== REQUIREMENTS ==
Copy exactly the lines from the one containing "corner is mitred" to the one containing "obj.parent = None", both lines included, and nothing else.

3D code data
□ □ □ □ □
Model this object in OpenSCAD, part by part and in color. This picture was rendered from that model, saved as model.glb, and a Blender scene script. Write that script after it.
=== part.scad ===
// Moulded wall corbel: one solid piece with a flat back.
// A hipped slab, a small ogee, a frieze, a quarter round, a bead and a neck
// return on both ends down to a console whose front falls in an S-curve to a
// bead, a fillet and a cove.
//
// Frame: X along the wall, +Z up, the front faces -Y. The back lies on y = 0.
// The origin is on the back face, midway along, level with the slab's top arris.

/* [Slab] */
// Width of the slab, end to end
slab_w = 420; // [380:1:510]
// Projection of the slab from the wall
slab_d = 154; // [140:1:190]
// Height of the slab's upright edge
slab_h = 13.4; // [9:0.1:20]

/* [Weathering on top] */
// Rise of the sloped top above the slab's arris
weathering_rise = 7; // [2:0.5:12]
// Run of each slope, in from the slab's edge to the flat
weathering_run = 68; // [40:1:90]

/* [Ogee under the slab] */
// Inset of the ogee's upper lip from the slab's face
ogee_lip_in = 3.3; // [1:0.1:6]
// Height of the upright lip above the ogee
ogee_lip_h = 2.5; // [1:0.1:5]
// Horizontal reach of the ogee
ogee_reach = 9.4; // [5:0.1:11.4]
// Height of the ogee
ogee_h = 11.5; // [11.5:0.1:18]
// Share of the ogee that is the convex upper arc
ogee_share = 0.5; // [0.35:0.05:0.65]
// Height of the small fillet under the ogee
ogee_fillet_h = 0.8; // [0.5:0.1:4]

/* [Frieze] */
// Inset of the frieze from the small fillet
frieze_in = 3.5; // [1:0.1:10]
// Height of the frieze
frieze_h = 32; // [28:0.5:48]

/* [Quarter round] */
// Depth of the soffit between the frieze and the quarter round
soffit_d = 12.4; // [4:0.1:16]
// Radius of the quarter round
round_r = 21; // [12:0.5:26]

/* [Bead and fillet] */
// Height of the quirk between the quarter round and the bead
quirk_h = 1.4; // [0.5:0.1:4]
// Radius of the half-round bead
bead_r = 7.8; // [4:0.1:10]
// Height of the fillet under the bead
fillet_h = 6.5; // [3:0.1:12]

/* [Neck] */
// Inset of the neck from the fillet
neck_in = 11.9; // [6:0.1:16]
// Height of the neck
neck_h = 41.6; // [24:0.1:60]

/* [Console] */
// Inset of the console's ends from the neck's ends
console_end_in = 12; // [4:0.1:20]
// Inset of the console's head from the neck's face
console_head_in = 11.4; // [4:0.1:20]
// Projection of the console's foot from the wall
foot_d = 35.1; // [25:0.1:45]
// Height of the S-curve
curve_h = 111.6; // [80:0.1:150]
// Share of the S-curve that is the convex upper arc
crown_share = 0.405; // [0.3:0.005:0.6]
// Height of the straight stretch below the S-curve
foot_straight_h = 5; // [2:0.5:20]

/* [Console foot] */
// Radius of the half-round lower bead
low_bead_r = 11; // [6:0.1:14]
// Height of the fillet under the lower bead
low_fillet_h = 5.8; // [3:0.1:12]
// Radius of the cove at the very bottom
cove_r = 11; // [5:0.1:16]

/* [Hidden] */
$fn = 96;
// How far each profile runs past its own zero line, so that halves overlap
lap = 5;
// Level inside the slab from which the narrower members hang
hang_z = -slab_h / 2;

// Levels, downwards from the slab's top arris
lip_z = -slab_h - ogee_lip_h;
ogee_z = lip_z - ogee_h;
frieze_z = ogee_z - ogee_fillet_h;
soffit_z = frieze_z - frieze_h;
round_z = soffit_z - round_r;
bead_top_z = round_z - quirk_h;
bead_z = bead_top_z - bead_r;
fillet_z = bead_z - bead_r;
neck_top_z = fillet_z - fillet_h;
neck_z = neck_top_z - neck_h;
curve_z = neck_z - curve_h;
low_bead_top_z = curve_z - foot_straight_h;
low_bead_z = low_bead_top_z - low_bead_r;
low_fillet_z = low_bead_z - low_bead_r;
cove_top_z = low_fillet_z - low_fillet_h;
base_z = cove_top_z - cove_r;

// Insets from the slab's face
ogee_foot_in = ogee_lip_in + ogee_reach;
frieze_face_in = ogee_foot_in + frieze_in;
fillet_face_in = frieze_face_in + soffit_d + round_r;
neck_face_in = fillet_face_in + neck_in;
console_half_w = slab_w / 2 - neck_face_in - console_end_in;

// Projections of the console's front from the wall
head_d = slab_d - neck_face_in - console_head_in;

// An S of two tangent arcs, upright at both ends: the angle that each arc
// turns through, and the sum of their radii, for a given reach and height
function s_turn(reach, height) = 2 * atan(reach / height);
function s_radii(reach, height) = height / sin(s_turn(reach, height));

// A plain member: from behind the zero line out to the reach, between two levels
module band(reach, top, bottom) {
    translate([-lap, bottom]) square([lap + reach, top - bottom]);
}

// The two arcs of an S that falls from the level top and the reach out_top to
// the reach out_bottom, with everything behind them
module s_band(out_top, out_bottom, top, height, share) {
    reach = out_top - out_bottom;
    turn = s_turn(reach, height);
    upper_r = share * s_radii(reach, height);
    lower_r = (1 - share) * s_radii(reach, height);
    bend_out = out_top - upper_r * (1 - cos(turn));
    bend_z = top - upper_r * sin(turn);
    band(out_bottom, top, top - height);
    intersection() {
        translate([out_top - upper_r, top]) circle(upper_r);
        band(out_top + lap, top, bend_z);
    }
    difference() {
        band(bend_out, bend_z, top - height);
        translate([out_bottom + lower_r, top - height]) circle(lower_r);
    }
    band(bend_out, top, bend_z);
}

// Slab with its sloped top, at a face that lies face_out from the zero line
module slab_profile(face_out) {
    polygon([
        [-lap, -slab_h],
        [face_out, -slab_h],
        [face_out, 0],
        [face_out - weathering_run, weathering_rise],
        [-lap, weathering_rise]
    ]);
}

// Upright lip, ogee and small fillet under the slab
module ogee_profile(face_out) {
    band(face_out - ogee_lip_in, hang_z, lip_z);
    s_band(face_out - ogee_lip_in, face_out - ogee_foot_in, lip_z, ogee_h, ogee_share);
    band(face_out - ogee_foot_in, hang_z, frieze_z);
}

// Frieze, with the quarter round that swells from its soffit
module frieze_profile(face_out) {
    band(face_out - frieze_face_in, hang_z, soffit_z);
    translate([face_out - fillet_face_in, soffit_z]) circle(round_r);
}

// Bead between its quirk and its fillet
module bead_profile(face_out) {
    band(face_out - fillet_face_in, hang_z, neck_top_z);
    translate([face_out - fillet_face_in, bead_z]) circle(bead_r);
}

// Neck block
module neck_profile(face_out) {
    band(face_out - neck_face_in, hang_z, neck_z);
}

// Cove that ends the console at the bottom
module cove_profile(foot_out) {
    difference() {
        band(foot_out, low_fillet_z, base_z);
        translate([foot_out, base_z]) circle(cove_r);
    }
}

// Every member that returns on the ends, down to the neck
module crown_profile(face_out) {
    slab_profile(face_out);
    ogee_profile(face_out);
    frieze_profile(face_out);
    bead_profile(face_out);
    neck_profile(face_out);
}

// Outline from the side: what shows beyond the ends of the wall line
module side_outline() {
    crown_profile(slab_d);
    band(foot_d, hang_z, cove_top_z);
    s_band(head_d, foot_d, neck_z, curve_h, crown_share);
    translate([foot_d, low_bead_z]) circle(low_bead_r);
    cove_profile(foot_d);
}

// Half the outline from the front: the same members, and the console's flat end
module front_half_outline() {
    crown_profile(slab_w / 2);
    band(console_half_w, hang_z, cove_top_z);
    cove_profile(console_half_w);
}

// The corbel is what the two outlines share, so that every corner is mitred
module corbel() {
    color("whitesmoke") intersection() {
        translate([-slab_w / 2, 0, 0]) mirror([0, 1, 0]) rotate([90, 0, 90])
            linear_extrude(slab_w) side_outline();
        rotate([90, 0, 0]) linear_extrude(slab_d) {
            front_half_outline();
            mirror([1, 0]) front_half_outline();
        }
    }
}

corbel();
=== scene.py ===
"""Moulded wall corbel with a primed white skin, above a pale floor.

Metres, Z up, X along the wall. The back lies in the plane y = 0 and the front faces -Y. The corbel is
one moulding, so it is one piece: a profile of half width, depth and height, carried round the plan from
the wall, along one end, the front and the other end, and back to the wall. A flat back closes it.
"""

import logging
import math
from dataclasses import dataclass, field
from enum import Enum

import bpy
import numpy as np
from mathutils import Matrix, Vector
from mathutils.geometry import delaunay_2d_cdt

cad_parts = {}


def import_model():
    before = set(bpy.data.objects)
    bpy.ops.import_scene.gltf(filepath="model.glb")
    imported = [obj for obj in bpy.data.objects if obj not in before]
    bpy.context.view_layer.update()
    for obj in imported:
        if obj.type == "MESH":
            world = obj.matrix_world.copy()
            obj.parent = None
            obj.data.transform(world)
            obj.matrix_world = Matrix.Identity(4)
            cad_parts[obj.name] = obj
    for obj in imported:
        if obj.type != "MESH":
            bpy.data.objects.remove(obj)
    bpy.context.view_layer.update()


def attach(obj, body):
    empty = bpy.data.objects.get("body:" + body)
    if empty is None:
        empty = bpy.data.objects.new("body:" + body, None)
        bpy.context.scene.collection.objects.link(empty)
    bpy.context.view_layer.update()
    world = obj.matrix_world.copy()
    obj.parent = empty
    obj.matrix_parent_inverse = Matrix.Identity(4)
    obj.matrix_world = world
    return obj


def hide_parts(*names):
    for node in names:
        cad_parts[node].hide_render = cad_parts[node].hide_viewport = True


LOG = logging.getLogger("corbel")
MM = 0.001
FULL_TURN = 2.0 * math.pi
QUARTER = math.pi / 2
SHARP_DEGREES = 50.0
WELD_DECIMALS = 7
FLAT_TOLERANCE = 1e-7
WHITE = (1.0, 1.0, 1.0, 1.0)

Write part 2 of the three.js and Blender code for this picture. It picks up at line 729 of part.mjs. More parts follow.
□ □ □ □ □
== REPLY TO THE EXERCISE ==
// The corbel is what the two outlines share, so that every corner is mitred
module corbel() {
    color("whitesmoke") intersection() {
        translate([-slab_w / 2, 0, 0]) mirror([0, 1, 0]) rotate([90, 0, 90])
            linear_extrude(slab_w) side_outline();
        rotate([90, 0, 0]) linear_extrude(slab_d) {
            front_half_outline();
            mirror([1, 0]) front_half_outline();
        }
    }
}

corbel();
=== scene.py ===
"""Moulded wall corbel with a primed white skin, above a pale floor.

Metres, Z up, X along the wall. The back lies in the plane y = 0 and the front faces -Y. The corbel is
one moulding, so it is one piece: a profile of half width, depth and height, carried round the plan from
the wall, along one end, the front and the other end, and back to the wall. A flat back closes it.
"""

import logging
import math
from dataclasses import dataclass, field
from enum import Enum

import bpy
import numpy as np
from mathutils import Matrix, Vector
from mathutils.geometry import delaunay_2d_cdt

cad_parts = {}


def import_model():
    before = set(bpy.data.objects)
    bpy.ops.import_scene.gltf(filepath="model.glb")
    imported = [obj for obj in bpy.data.objects if obj not in before]
    bpy.context.view_layer.update()
    for obj in imported:
        if obj.type == "MESH":
            world = obj.matrix_world.copy()
            obj.parent = None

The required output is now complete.